If Cameron was right that the decision was a judgement call, last week's vote has shown that UK parliamentarians now require a higher burden of proof when making judgements on the use of force than they may have done in the past. This parliament is also perhaps more comfortable with inaction than previous ones have been, although that brings its own consequences, including on the international perception of the UK.

An isolationist turn?

The apparent willingness of MPs to break from the lockstep with the United States that has characterized so much of the last two decades of British foreign policy appears significant. When coupled with continuing ambivalence over membership of the European Union, a picture can be painted: a UK outside of the EU and with a diminished relationship with the United States would be a very different diplomatic beast.

The systemic sources of the UK's influence – its permanent seat on the UN Security Council; its membership of NATO and the EU; its position as a leading trading nation and major global economy; and still comparatively large defence expenditure – remain in place, albeit diminished by five years of economic stagnation. But some policies rest on credibility. How would Tehran now view a suggestion by a British minister that, in the ongoing nuclear dispute, all 'options are on the table'? The UK will be less useful to – and hence less influential with – the US if it is not a willing participant in contributing to international security.

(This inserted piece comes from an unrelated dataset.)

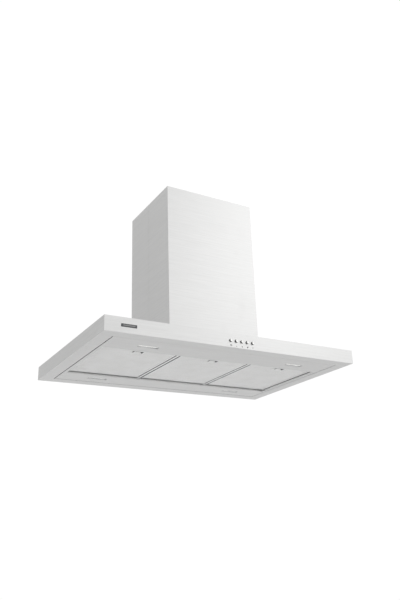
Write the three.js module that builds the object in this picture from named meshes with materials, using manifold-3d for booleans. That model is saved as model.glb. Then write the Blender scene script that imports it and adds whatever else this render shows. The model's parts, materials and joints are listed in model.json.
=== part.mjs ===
// Island range hood with a flat slab canopy and a telescopic chimney, hung from a ceiling plate.
// Millimetres, +Z up, front towards -Y. The origin is the centre of the ceiling plate's top face.
import * as THREE from 'three';
import { mergeVertices } from 'three/addons/utils/BufferGeometryUtils.js';
import Module from 'manifold-3d';

const wasm = await Module();
wasm.setup();

// ---- Driving dimensions -------------------------------------------------------------------------
const SHEET = 1.2; // stainless sheet of the canopy, panel and chimney covers
const GAP = 0.3; // clearance between pieces that touch
const TOTAL_HEIGHT = 608; // ceiling face to canopy underside, chimney fully retracted
const BIG_ROUND = 48; // facets of a large circle
const SMALL_ROUND = 20; // facets of a small circle
const OVERCUT = 2; // how far a cutting tool runs past the face it cuts
const JOIN = 1; // how far two joined shapes run into each other

const CANOPY = { width: 900, depth: 600, height: 46 };
const CHIMNEY = { width: 340, depth: 294 };
const UPPER_COVER_HEIGHT = 500;
const COVER_SLIP = 1; // play between the lower and the upper cover
const COVER_SEAM_Y = 4; // joint line between the front and back covers
const SEAM_GAP = 0.4;
const COVER_TOP_DROP = 0.5; // the covers end just under the ceiling
const AIR_OPENING = { width: 260, depth: 210 }; // in the canopy's top sheet, under the blower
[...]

Although the vote shows that keeping in-line with US policy was not a persuasive case for intervention on its own, it should be remembered that the transatlantic relationship has seen differences and divergences before and recovered (for example, over the Falklands War). A serious distancing from the United States should not be expected. 

Research by Chatham House last year showed that a majority of the public continue to think the UK should seek to be a 'great power' with an ambitious foreign policy. The experience over the intervention in Libya demonstrates that, where action is sanctioned by the UN and the case is made persuasively that force can deliver the desired outcome, the UK – its political class and public – are comfortable with using force. Indeed, none of the leaders of the main political parties actually opposed outright to intervening in Syria. UKIP stands isolated as a voice calling to pull up the drawbridge completely and leave the problems of the world to others. Let us hope it remains that way.